MI LUCHA 2: UN HOMBRE ENAMORADO






MI LUCHA 2: UN HOMBRE ENAMORADO
KARL OVE KNAUSGÅRD
(Traducción Kirsti Baggethun y Asunción Lorenzo)
Editorial Anagrama Compactos, Barcelona, 2016


¿Cuál era el problema?
¿Era ese tono chirriante y enfermizo que sonaba por todas partes en la sociedad lo que no soportaba, ese tono que se elevaba de todas esas pseudopersonas y pseudolugares, pseudosucesos y pseudoconflictos a través de los que vivíamos nuestras vidas, todo aquello que veíamos sin participar en ello, y esa distancia que la vida moderna había abierto a la nuestra propia, en realidad tan indispensable, aquí y ahora? En ese caso, si lo que yo añoraba era más realidad, más cercanía, ¿no debería ser aquello que me rodeaba lo que perseguía? Y no al contrario, ¿desear alejarme de ello? ¿O acaso era ese rasgo de prefabricado de ese mundo a lo que reaccionaba, esa vía férrea tan rutinaria que seguíamos, que hacía todo tan previsible que nos veíamos obligados a invertir en diversiones para poder sentir un atisbo de intensidad? Cada vez que salía por la puerta sabía lo que iba a suceder, lo que iba a hacer. Así era en lo cotidiano, voy al supermercado a hacer la compra, me siento en un café a leer un periódico, recojo a mis hijos de la guardería, y así era en lo grande, desde la primera inserción en la sociedad, la guardería, hasta la última exclusión, la residencia de ancianos. ¿O el desprecio que yo sentía se basaba en esa igualdad que se expandía por el mundo, empequeñeciéndolo todo? Viajando por Noruega ahora, se veía lo mismo por todas partes. Las mismas carreteras, las mismas casas, las mismas gasolineras, las mismas tiendas. En la década de los sesenta se notaba cómo cambiaba la cultura cuando se subía por el valle de Gudbrand, por ejemplo, esos extraños edificios negros de madera, tan limpios y sombríos, que ahora estaban encapsulados como pequeños museos en una cultura que no se distinguía de la que uno venía o de aquella del lugar al que te dirigías. Y Europa, que más o menos se estaba fundiendo en un país grande e igual. Lo mismo, lo mismo, todo era lo mismo. ¿O acaso se debía a que esa luz que iluminaba el mundo haciéndolo comprensible, a la vez lo vaciaba de sentido? ¿Acaso eran los bosques que habían desaparecido, las especies animales que se habían extinguido, los antiguos modos de vivir que nunca volverían?
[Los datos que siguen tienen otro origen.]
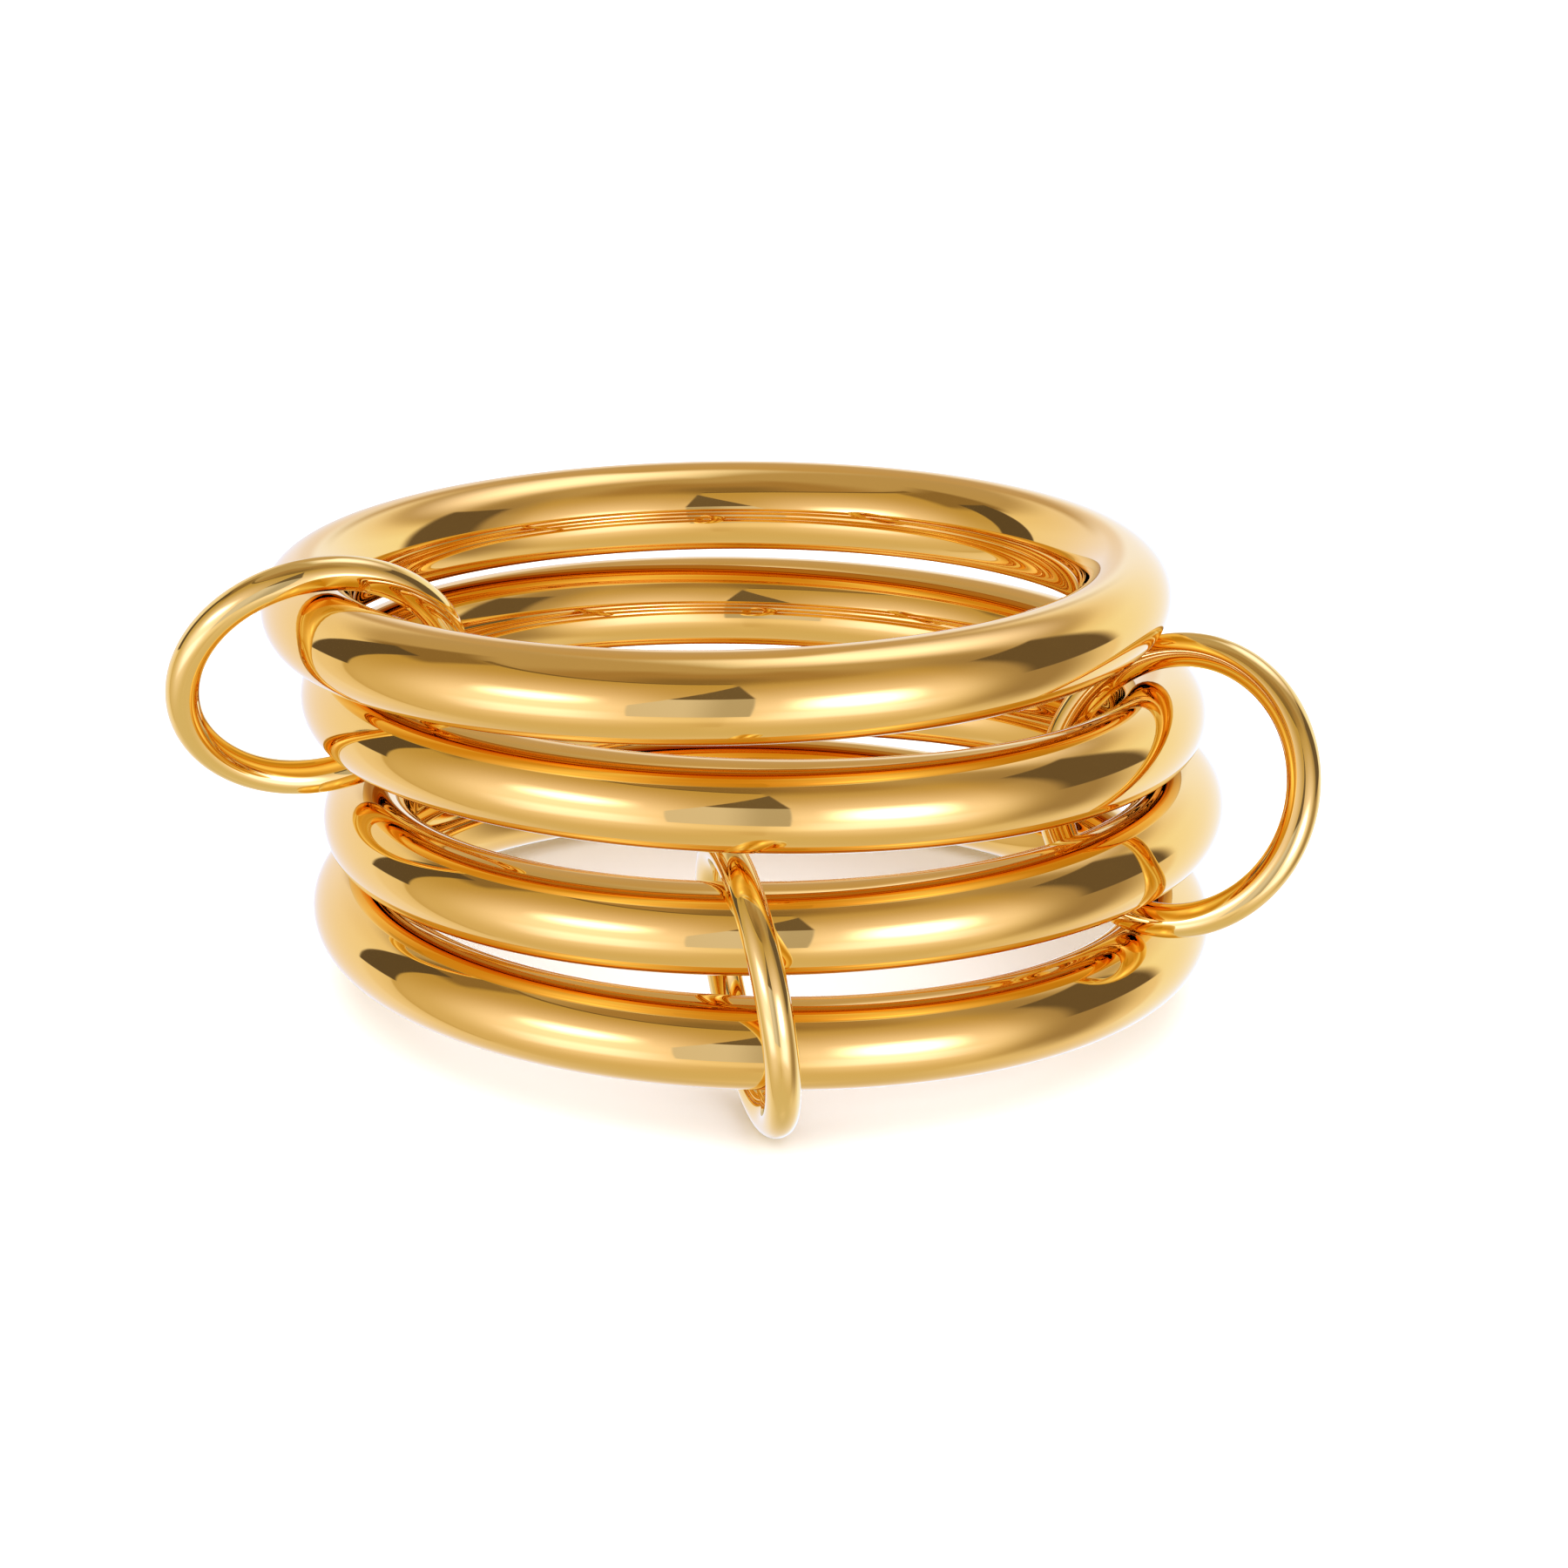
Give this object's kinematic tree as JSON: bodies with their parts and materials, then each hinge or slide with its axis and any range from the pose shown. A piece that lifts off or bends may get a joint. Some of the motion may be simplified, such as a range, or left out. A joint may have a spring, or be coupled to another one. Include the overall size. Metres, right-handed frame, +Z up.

Bueno, en todo eso pensaba, todo eso me llenaba de dolor e impotencia, y si existía algún mundo con el que sentía cierta afinidad, era el de los siglos XVI y XVII, con sus enormes bosques, sus veleros y sus coches de caballos, sus molinos de viento y sus castillos, sus conventos y sus pequeñas ciudades, sus pintores y sus pensadores, sus explotadores y sus inventores, sus sacerdotes y sus alquimistas. ¿Cómo habría sido vivir en un mundo en el que todo se hacía con la fuerza de la mano, del viento o del agua? ¿Cómo habría sido vivir en un mundo en el que los indios americanos aún vivían su vida en paz? ¿En el que esa vida aún era una posibilidad real? ¿En el que África aún no había sido conquistada? ¿En el que la oscuridad llegaba con la puesta de sol y la luz con el alba? ¿En el que los seres humanos eran demasiado pocos y tenían herramientas demasiado simples para influir en las poblaciones de animales, y mucho menos erradicarlas? ¿En el que uno no podía desplazarse de un lugar a otro sin esfuerzo, y lo confortable era algo que sólo pertenecía a los más ricos, en el que el mar estaba lleno de ballenas, los bosques de osos y lobos, y en el que todavía había países tan desconocidos que ningún cuento podía hacerles justicia, como China, adonde un viaje no sólo duraba meses y era privilegio de una minoría de navegantes y comerciantes, sino que también podía implicar peligro de muerte? Ciertamente, se trataba de un mundo rudo y pobre, sucio y azotado por enfermedades, emborrachado e ignorante, lleno de dolor, con una corta esperanza de vida y mucha superstición, pero que produjo el escritor más grande, Shakespeare, el pintor más grande, Rembrandt, el científico más grande, Newton, todos ellos inigualados dentro de sus respectivos campos, ¿y cómo puede ser que justamente esa época alcanzara tal plenitud? ¿Era porque la muerte estaba más cerca y la vida era por ello más intensa?